Voilà ce que S. m'a rapporté : Ce docteur veut lui faire arrêter sa
transition, arrêter ses hormones, et même lui couper les cheveux comme un
homme, car comme il a dit, en substance "vous êtes un homme, être une
femme c'est un fantasme, vous avez le corps et la corpulence d'un homme".
Il est clair que cela va à l'encontre des intérêts et de la volonté de S.
Je vous contacte afin de savoir quel moyen je peux employer pour aider S, pour qu'elle ne se laisse pas faire, et qu'elle puisse continuer sa transition.
Salutations
solidaires. »
Ma
réponse…
« J'attire votre attention sur le fait que je suis un peu partie prenante
dans le cas de S. que je connais et que j’ai eu l’occasion d’aider il y a
quelques années. De surcroît, ce n'est pas en alertant toutes les groupes
trans qu'on arrivera à quelque chose. Ce qui se passe est à priori assez grave
et risque largement de dépasser le cas de S. et de porter préjudice à
d'autres trans.
Veuillez demander instamment à S. de me contacter d'URGENCE.
J'en ai un peu assez des interférences malheureuses dans les affaires Trans. »
Samantha
Leur
réponse…
« J'ai essayé de limiter au maximum les interférences : en début d'après-midi,
j'ai contacté tout de suite les membres de mon CA ainsi que plusieurs
organismes trans (dont ETT) afin d'obtenir des informations sur ce qu'il était
possible de faire. Je vous fais confiance pour aider S. »
Voila…
la confiance retrouvée ! On revendique le suivi des Trans et à la première
difficulté on se défausse sur les groupes Trans soudainement devenus
salutaires…
Ma
réponse…
« En arrosant les groupes Trans avec un titre choc du genre "alerte
trans aux mains d'un psy transphobe" vous prenez le risque d'allumer un
incendie et tout un réseau d'interférences dont vous ne maitrisez pas les conséquences.

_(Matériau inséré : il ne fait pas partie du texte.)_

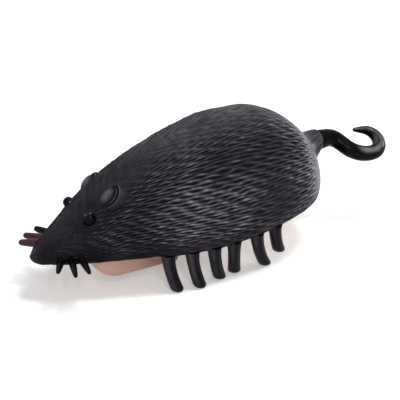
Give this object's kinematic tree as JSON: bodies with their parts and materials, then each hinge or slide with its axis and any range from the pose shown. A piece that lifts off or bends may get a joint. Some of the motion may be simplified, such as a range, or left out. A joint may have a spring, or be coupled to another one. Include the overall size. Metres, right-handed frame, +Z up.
{
  "type": "vibrating mouse toy",
  "caption": "Black moulded toy mouse with a fur-pattern shell, flesh-coloured belly, swept rubber legs and curled tail, moved by a small vibrating motor inside.",
  "frame": {"origin": "on the floor under the middle of the toy's whole length, in its middle plane", "axes": "+Z up, nose towards -Y, tail towards +Y, the toy's own left side towards +X"},
  "size_m": [0.048, 0.125, 0.0471],
  "materials": {
    "shell_black": "matt black moulded plastic with a raised fur pattern",
    "rubber_black": "black soft rubber, slightly glossy",
    "tail_black": "glossy black soft rubber",
    "bead_black": "polished black",
    "flesh_plastic": "satin flesh-coloured moulded plastic",
    "steel": "bright plated steel",
    "brass": "bright brass",
    "copper": "copper-coloured metal",
    "magnet_grey": "dark grey sintered magnet",
    "white_plastic": "white moulded plastic",
    "black_plastic": "black moulded plastic",
    "board_green": "green coated board",
    "wire_red": "red wire insulation",
    "wire_black": "black wire insulation"
  },
  "bodies": {
    "body": {"upper_shell": "shell_black", "belly_pan": "flesh_plastic", "left_leg_strip": "rubber_black", "right_leg_strip": "rubber_black", "left_whiskers": "rubber_black", "right_whiskers": "rubber_black", "left_eye": "bead_black", "right_eye": "bead_black", "motor_can": "steel", "motor_bush": "brass", "motor_end_cap": "white_plastic", "left_magnet": "magnet_grey", "right_magnet": "magnet_grey", "left_motor_terminal": "copper", "right_motor_terminal": "copper", "motor_clamp": "black_plastic", "front_cell": "steel", "rear_cell": "steel", "front_contact": "brass", "rear_contact": "brass", "circuit_board": "board_green", "switch_body": "black_plastic", "red_wire": "wire_red", "black_wire": "wire_black", "front_shell_screw": "steel", "left_shell_screw": "steel", "right_shell_screw": "steel", "rear_shell_screw": "steel", "left_clamp_screw": "steel", "right_clamp_screw": "steel", "left_board_screw": "steel", "right_board_screw": "steel"},
    "rotor": {"motor_shaft": "steel", "motor_armature": "copper", "motor_commutator": "brass", "eccentric_weight": "steel"},
    "door": {"battery_door": "flesh_plastic", "cell_bridge": "brass"},
    "door_screw": {"door_screw": "steel"},
    "slider": {"switch_slider": "black_plastic"},
    "tail": {"tail": "tail_black", "tail_clip": "steel"}
  },
  "joints": [
    {"name": "rotor_spin", "type": "hinge", "parent": "body", "child": "rotor", "pos_m": [0, -0.03355, 0.01167], "axis": [0, 1, 0], "continuous": true},
    {"name": "door_lift", "type": "slide", "parent": "body", "child": "door", "axis": [0, 0, -1], "range_m": [0, 0.0069]},
    {"name": "door_screw_turn", "type": "hinge", "parent": "door", "child": "door_screw", "pos_m": [0, 0.01215, 0.008], "axis": [0, 0, 1], "continuous": true},
    {"name": "switch_slide", "type": "slide", "parent": "body", "child": "slider", "axis": [1, 0, 0], "range_m": [-0.001, 0.001]},
    {"name": "tail_turn", "type": "hinge", "parent": "body", "child": "tail", "pos_m": [0, 0.03975, 0.03038], "axis": [0, 1, 0], "continuous": true}
  ]
}
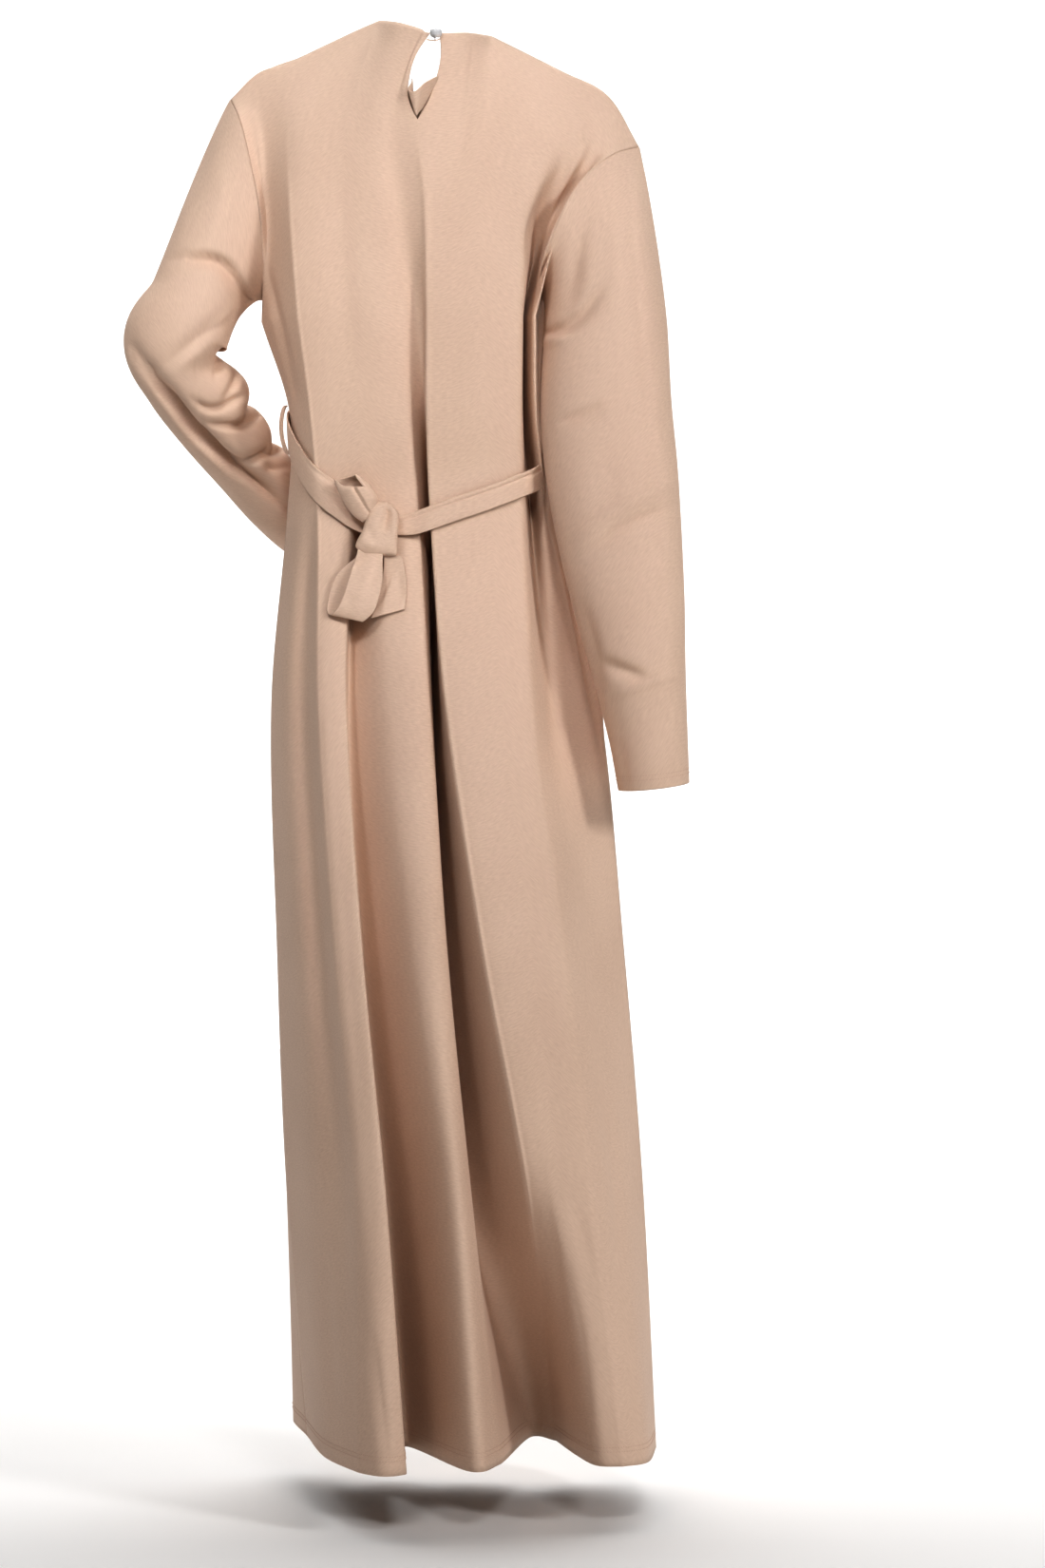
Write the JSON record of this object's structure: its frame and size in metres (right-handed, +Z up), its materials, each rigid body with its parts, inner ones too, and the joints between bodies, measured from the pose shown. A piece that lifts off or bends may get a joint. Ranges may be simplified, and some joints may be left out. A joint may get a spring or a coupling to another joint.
{
  "type": "abaya",
  "caption": "Full-length abaya with long sleeves, keyhole back and tie belt, as worn: hollow cloth with one arm bent at the hip and the skirt falling in deep folds.",
  "frame": {"origin": "centre of the neck opening, level with the shoulders, where the wearer's neck and shoulders hold the garment", "axes": "+Z up, the garment's front faces -Y, +X is the wearer's left"},
  "size_m": [0.5776, 0.4412, 1.4741],
  "materials": {
    "crepe": "matt, finely woven crepe",
    "button_metal": "polished",
    "elastic": "matt"
  },
  "bodies": {
    "root": {"back": "crepe", "front": "crepe", "sleeve_left": "crepe", "sleeve_right": "crepe", "belt": "crepe", "belt_knot": "crepe", "bow_loop_upper": "crepe", "bow_loop_lower": "crepe", "belt_tail": "crepe", "carrier_left": "crepe", "carrier_right": "crepe", "keyhole_facing": "crepe", "button": "button_metal", "button_loop": "elastic"}
  },
  "joints": []
}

Je ne vois pas à cet égard où vous
avez limité les interférences…
Le cas de S. n'est en l'occurrence pas seul en cause et je vous le répète, ça
peut provoquer de graves retombées sur de nombreuses autres trans. Alors
excusez-moi, mais aider S., oui bien sûr, mais c'est d'abord aux conséquences
collatérales que je pense. J'espère que vous en prenez conscience. Suivre une
Trans c'est aussi et surtout parfois agir dans la discrétion.
N'oubliez jamais que la Transphobie et d'abord d'ETAT, et que nos transitions se
font très souvent dans la clandestinité.
J'attends l’appel de S.
Samantha »
Ma
réponse finale…
J'ai eu S. au téléphone. Comme je le craignais de sa part et en dépit de mes
recommandations maintes fois réitérées, elle a communiqué le nom du Dr qui
lui prescrit son traitement hormonal. Charmant! Pour un tel acte irresponsable
ce médecin qui est pour un grand nombre de trans leur seul espoir, risque des
sanctions avec les conséquences malheureuses que chacun peut imaginer, pour
autant que ce psy le dénonce. Espérons
seulement qu'il n'ira pas jusque-là. [..]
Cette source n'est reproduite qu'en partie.